Orang yang senantiasa memperbaiki diri akan melihat bahwa setiap kritik (bahkan semua hal) menjadi sarana baginya untuk memperbaiki diri. Bahkan, ia berterima kasih atas kritik yang ia terima. Orang yang senantiasa memperbaiki diri tidak melihat bahwa 'proses' mengahadapi suatu kritik itu seperti proses tawar-menawar (negosiasi) harga, matabat, atau prestise diri yang seakan-akan tergadai dengan pendapat, karya, atau perbuatannya yang tertolak. kritik bukanlah senjata yang diarahkan untuk melumpuhkan kita, tapi kritik tak lebih seperti lampu peringatan bahwa ada hal yang harus kita benahi.
Tapi, akan ada pertanyaan, "Apakah setiap kritik harus kita terima?"
Bahwa setiap kritik harus kita hadapi dengan segenap rasa hormat adalah mutlak adanya. Bagaimanapun tujuan/orientasi/interpretasi kita dalam menghadapi kritik, pada hal hubungan kemanusiaan, kita tetap mengutamakan pula keharmonisan antarsesama. Ini tak dapat diabaikan. Tapi, tidak semua kritik harus kita terima! disinilah 'kebijaksanaan' berperan, yaitu ketika kita harus menolak suatu kritik bahkan harus dapat menanggapinya dengan tegas!
Ya, tidak semua kritik harus kita terima. Ada kritik yang harus kita tolak dengan tegas. Bagaimana kita bisa memahami kapan kita harus menerima, kapan pula harus menolak? sekali lagi saya katakan bahwa kita butuh kebijaksanaan. Dengan kebijaksanaan berarti kita menilai sesuatu tidak hanya dari satu sudut pandang. Dengan kebijaksanaan berarti pulakita membutuhkan pengetahuan yang seluas-luasnya tentang beraneka ragam standar kebenaran, apakah itu kebenaran menurut agama, adat, atau negara. Dengan kebijaksanaan kita bisa melihat dengan jernih sehingga kita tahu yang mana yang harus kita terima dan yang harus kita tolak. Dengan kebijaksanaan berarti pula kita bisa jadiakan tampak berbeda dengan pendapat awam. Tapi, kebijaksanaan pasti berakhir dengan kebaikan.
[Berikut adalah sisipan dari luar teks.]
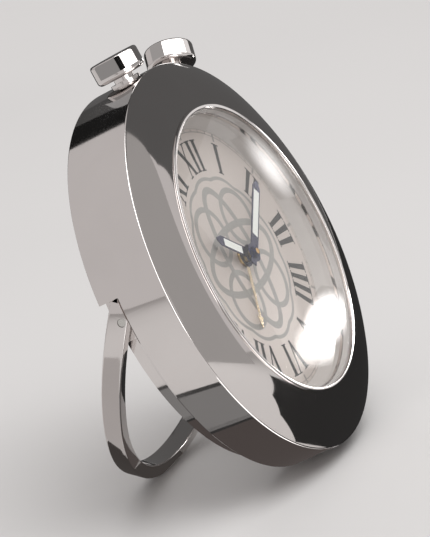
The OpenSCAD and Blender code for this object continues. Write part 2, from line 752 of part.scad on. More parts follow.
module hinge_washers() {
    color("gold") place() difference() {
        hinge_bores(washer_r, [washer_x, washer_x + washer_t]);
        hinge_bores(pin_r + 0.02, [cavity_r, case_r]);
    }
}

case_band();
bezel();
crystal();
crystal_gasket();
flange_ring();
dial();
movement_holder();
main_plate();
train_bridge();
bridge_screws();
circuit_board();
driver_chip();
quartz_can();
coil_winding();
coil_core();
stator();
rotor();
step_wheel();
seconds_wheel();
third_wheel();
centre_wheel();
cannon_pinion();
minute_wheel();
hour_wheel();
alarm_wheel();
alarm_idler();
battery();
battery_strap();
battery_leaf();
buzzer();
back_cover();
back_gasket();
cover_screws();
time_tube();
time_stem();
time_crown();
time_crown_seal();
time_slide();
alarm_tube();
alarm_stem();
alarm_crown();
alarm_crown_seal();
alarm_slide();
hoop_stand();
hinge_pins();
hinge_washers();
minute_hand();
minute_lume();
hour_hand();
hour_lume();
alarm_hand();
hand_cap();
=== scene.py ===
import json
import math

import bmesh
import bpy
from mathutils import Matrix, Vector


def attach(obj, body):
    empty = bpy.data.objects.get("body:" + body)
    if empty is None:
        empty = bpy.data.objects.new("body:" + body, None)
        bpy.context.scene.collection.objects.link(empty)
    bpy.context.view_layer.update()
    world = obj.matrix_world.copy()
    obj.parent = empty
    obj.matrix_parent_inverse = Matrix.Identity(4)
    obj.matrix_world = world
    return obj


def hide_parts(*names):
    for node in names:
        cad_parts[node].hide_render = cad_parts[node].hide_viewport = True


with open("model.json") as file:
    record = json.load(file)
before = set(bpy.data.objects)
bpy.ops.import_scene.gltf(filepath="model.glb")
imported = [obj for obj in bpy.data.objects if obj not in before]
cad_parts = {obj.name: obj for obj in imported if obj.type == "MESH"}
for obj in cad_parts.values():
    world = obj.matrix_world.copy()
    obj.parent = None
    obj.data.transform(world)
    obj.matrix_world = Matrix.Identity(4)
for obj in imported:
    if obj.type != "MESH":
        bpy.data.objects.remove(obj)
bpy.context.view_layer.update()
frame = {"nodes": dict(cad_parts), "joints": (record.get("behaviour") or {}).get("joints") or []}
scene = bpy.context.scene
nodes = frame["nodes"]
joints = {j["name"]: j for j in frame["joints"]}
print("frame loaded:", len(nodes), "nodes")

# The clock's own axes: X to 3 o'clock, Y to 12 o'clock, Z out of the dial, in millimetres,
# with the origin where the hands' axle crosses the front edge of the case band.
axle = joints["minute_turn"]
outOfDial = -Vector(axle["axis"])
toThree = Vector((1, 0, 0))
toTwelve = outOfDial.cross(toThree)
clock = Matrix((toThree, toTwelve, outOfDial)).transposed().to_4x4()
clock.translation = Vector(axle["pos_m"])
clock = clock @ Matrix.Scale(0.001, 4)


class Wire:
    def __init__(self, finish, socket):
        self.finish = finish
        self.socket = socket

    def __add__(self, other):
        return self.finish.maths("ADD", self, other)

    def __radd__(self, other):
        return self.finish.maths("ADD", other, self)

    def __sub__(self, other):
        return self.finish.maths("SUBTRACT", self, other)

    def __rsub__(self, other):
        return self.finish.maths("SUBTRACT", other, self)

    def __mul__(self, other):
        return self.finish.maths("MULTIPLY", self, other)

    def __rmul__(self, other):
        return self.finish.maths("MULTIPLY", other, self)

    def __pow__(self, other):
        return self.finish.maths("POWER", self, other)


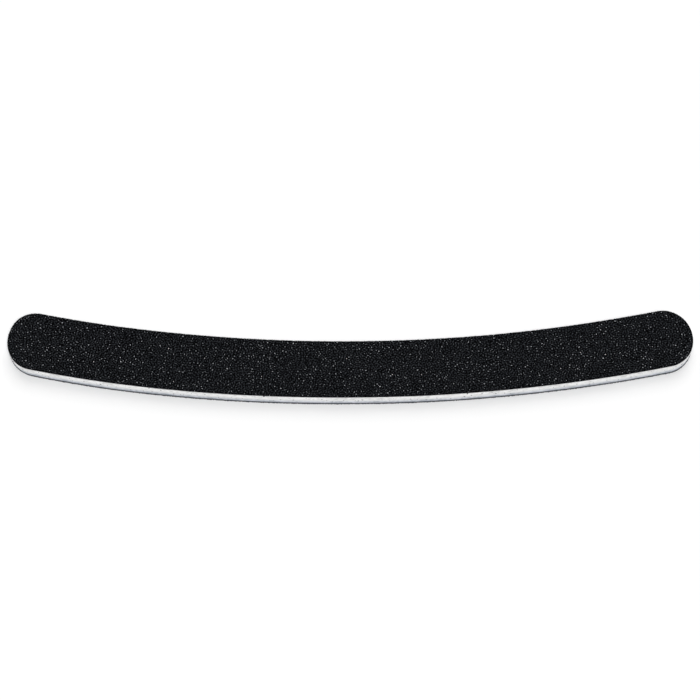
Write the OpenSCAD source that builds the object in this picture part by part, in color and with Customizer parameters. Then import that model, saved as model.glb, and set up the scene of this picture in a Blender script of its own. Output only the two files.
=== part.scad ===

Ada satu kisah tentang penolakan suatu kritik yang sangat indah yang dicontohkan oleh Khulafaur rasyidin Umar bin Khattab. Suatu ketika Umar bin Khattab akan memasuki daerah yang terkena wabah penyakit. Namun, di tengah perjalanan Umar bin Khattab terhenti karena ada beberapa orang yang menganjurkan agar ia tidak memasuki daerah itu dengan pertimbangan keselamatan sang amirul mukminin sendiri. Tapi, ada pula seorang sahabat penting yang tetap meminta agar Umar bin Khattab meneruskan perjalanan memasuki daerah tersebut. Saat itu terjadilah perdebatan yang cukup sengit di antara mereka. Akhirnya, Umar bin Khattab memutuskan untuk menunda perjalanan dan kembali ke Madinah. Ketika ia hendak pergi, seorang sahabat, Abu Ubaidah bin Jarrah, menyampaikan kritik, "Wahai Amiril Mukminin, apakah Anda akan lari dari takdir Allah". Tersirat dalam kritik sahabat ini bahwa Umar bin Khattab bersifat pengecut sehingga mengambil keputusan yang lebih menyelamatkan dirinya. Umar bin Khattab kembali dan menatap tajam Abu Ubaidah bin Jarrah dan berkata, "Ya, saya akan lari dari takdir Allah menuju takdir Allah".
Bukan menjadi orang yang pandai menghadapi kritik, tapi cukuplah kita menjadi orang bijak yang senantiasa memperbaiki diri.
(Tulisan ini adalah komentar atas artikel tentang menanggapi kritik yang pernah saya baca)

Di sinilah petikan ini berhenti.